Близок типу Фрола Скобеева центральный персонаж «Слова о бражнике». Человек со дна общества, беспутный и грешный, невоздержанный в пьянстве и бродяжничестве, имеющий лишь одну заслугу – с каждой чашей вина он славил Бога, – не только сознает себя достойным райской жизни, но и добивается ее, несмотря на упорное сопротивление всех святых обитателей Рая, в том числе и ближайших апостолов Иисуса Христа. Бражник (порождение города) оказывается обладающим не только деятельной настойчивостью и уверенностью в своей нравственной правоте, но и большой осведомленностью в богословских вопросах, и риторическими способностями, и незаурядным умом мыслителя. Он искусно укоряет всех библейских персонажей, беседующих с ним через запертую дверь Рая, в совершенных ими грехах, пока не убеждает все небесное сообщество в том, что он не только достоин Рая, но и заслуживает того, чтобы занять в нем «лучшее место» – рядом с самим Богом, потеснив апостолов и евангелистов.
Таким образом, оказывается, что простой и далекий от совершенства человек из городских низов не только способен, благодаря своей энергии и убежденности, попасть «на верх общества», как это сделал Фрол Скобеев, но и в самый Рай, преодолев предубеждения не только старшего поколения людей, но и святых и апостолов, – по праву человека, заслуживающего и заслужившего себе место в Раю. Более того, выясняется, что его грехи и беспутства ничтожны по сравнению с проступками и преступлениями бесспорных святых и даже апостолов Христовых, а сам бражник – безгрешнее и святее всей райских завсегдатаев.

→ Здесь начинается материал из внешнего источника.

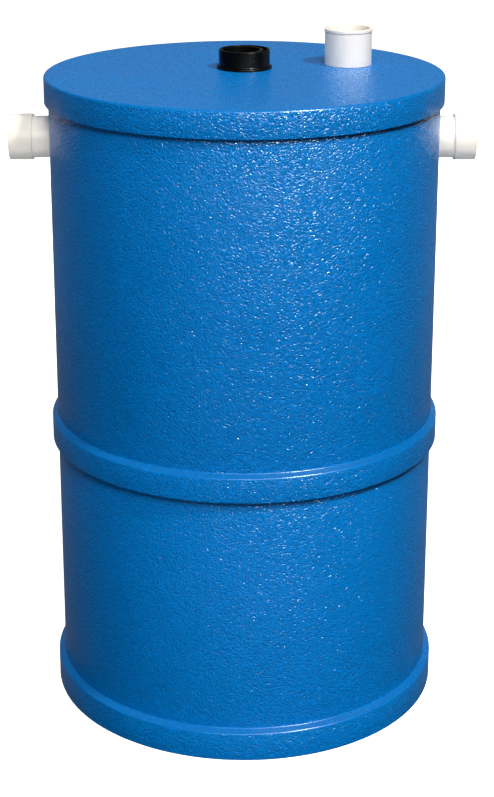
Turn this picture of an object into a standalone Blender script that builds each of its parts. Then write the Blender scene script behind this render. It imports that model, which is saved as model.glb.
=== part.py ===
"""Septic tank, in metres, +Z up, standing on the floor at z = 0 with its axis on the Z axis.

A round plastic shell is made of two courses of curved wall on a base disc. A band wraps the foot,
a second band wraps the joint of the two courses, and a flat lid with a skirt closes the top.
A white pipe stub with a coupler leaves each side, and a vent socket and a collar stand on the lid.
"""

from math import cos, pi, radians, sin, tau

import bmesh
import bpy

# What touches in the real tank is kept this far apart
GAP = 0.0003

# Shell
WALL_RADIUS = 0.5095
WALL_THICKNESS = 0.008
DISC_THICKNESS = 0.010
TANK_HEIGHT = 1.710
COURSE_JOINT_Z = 0.755

# Lid
LID_RADIUS = 0.520
LID_EDGE_ROUND = 0.006
SKIRT_DEPTH = 0.0694

# Bands: outer radius, lower edge, top of the upright face, top of the slope at the wall
BASE_BAND = (0.5274, 0.0, 0.0761, 0.0865)
MID_BAND = (0.5244, 0.7225, 0.7879, 0.7990)

# Side pipes, 110 mm drain pipe and its couplers
PIPE_AXIS_Z = 1.539
PIPE_RADIUS = 0.055
PIPE_THICKNESS = 0.0032
PIPE_INSIDE_TANK = 0.025
COUPLER_RADIUS = 0.0606
COUPLER_EDGE_ROUND = 0.002
COUPLER_STOP_WIDTH = 0.003
INLET_COUPLER = (0.553, 0.615)
OUTLET_COUPLER = (0.549, 0.605)

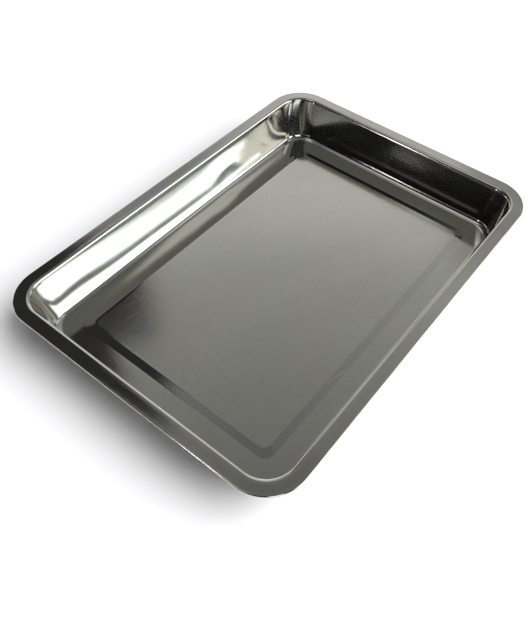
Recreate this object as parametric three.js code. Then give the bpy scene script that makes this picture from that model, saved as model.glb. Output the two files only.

Это уже чисто «возрожденческая» аллюзия секуляризованного века на библейские сюжеты, одновременно бесстрашная в переоценке всех ценностей и кощунственная в отрицании всех норм и традиций Древней Руси и утверждении новых, демократических и мирских, составляющих городскую культуру. Литературу кризисного времени захлестывают травестии сакральных жанров и сюжетов; персонажи подобных травестийных произведений подчеркнуто амбивалентны: их святость неотделима от греховности, моление – от покаяния, подвиг – от преступления, воздаяние – от кары и т.д. Все критерии оценки литературы смешались, границы размылись, иерархия ценностей распалась…
В результате такого масштабного кризиса восторжествовала массовая культура, культура «для всех», которая сравняла все уровни, ликвидировала все границы, привела все разновеликие ценности к «одному знаменателю». При этом средневековая древнерусская культура, одним из условий существования которой была сословная иерархия, перестала существовать, потому что «вертикаль» социокультурных различий рухнула. А массовая культура – в лице московских городских повестей, с ее «ренессансной» «горизонталью», напротив, утвердилась, в силу своей популярности, востребованности разнородным и взбудораженным обществом. Именно массовая культура второй половины XVII века открывала двери Петровским реформам и Новому времени.